Roman fleuve / Philibert Humm

Été 2018, le narrateur, qui n’est autre que l’auteur, décide de descendre la Seine en bateau, à la rame, de Paris à la mer. Deux de ses camarades, Samuel Adrian et François Waquet, veulent embarquer avec lui dans cette aventure.

L’éditeur prévient le lecteur dans une note au début : ce périple a réellement été entrepris par ces trois jeunes gens et il « ne saurait être tenu responsable des mauvaises idées que ce livre ne manquera d’instiller dans le cerveau vicié des nouvelles générations gavées d’écran et pourries à la moelle. »

On suit ce trio loufoque dans ses péripéties, depuis l’achat du bateau sur Le Bon Coin, qui aurait appartenu à Véronique Sanson, jusqu’à l’arrivée. Ils sont totalement inconscients du danger et ignorants en matière de navigation fluviale. Les diverses rencontres avec les autochtones au fil du fleuve sont racontées et divertissent assurément les lecteurs. Quelques gravures d’Arthur Capmas accompagnent le récit et permettent au lecteur de visualiser quelques objets importants de cette aventure.

Ce premier roman est original, bourré d’humour et d’auto-dérision. Avec son ton décalé et sa langue désuète, il s’agit d’une parodie de roman d’aventures. Il faut aussi relever les titres de chapitres qui résument le contenu du chapitre à venir et qui sont très bien trouvés.
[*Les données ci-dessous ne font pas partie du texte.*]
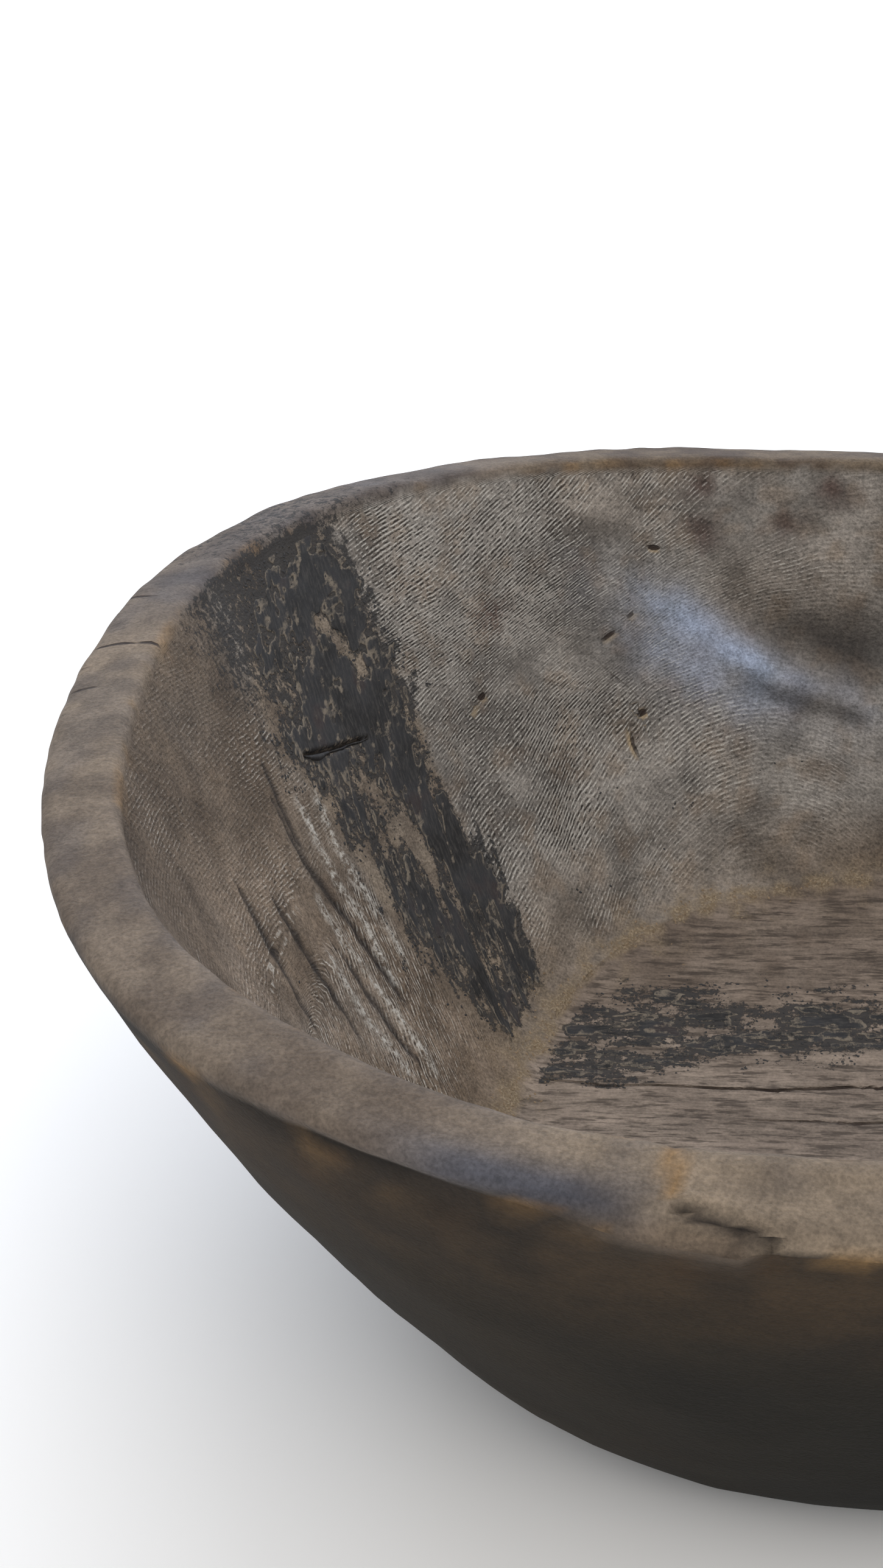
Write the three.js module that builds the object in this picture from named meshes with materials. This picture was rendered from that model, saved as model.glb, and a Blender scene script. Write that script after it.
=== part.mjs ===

Le roman est écrit au passé simple et à l’imparfait, avec beaucoup d’adverbes et de références.

J’avoue avoir été lassée au bout d’un moment. Pile au moment d’ailleurs où l’auteur interpelle le lecteur en lui disant : « Je veux observer ici un aparté. J’entends le désarroi du lecteur. Nous atteignons les deux tiers du livre et vous vous ennuyez. J’admets que ce n’est pas le meilleur passage. On vous a habitué à mieux. » Philibert Humm joue avec le lecteur !

Ce roman conviendra parfaitement à ceux qui veulent lire autre chose que des romans noirs et plombants. Il peut être une excellente alternative aux lectures de plage car il sera tout aussi divertissant ! Voici un jeune écrivain qui ne se prend pas au sérieux mais fait les choses sérieusement comme on dit. Il a d’ailleurs obtenu le Prix Interallié 2022 et il est sélectionné pour le Prix Premières Paroles 2023 dont VLEEL proposera des rencontres avec les auteurs à la rentrée.

Note : 4 sur 5.

Incipit :
I
Typologie du genre humain.
L’aventurier contre tout chacal.
Il existe deux catégories d’individus. Ceux qui prennent des risques et ceux qui n’en prennent pas. Les aventuriers et les autres. Me concernant, j’appartiens à la première catégorie. Les aventuriers vivent une vie trépidante et portent des gilets à poches. Ils courent le monde, gravissent des sommets, tombent dans des crevasses, s’écorchent les genoux. Quand ils rentrent à la maison, ils racontent leur aventure en enjolivant à peine, parce que c’est bien joli de ficher le camp aux cinq cents diables, si on ne peut en parler au retour, ça ne sert à rien. Quand l’entourage a suffisamment soupé du récit des aventures, il est temps de repartir. Telle est la destinée des aventuriers.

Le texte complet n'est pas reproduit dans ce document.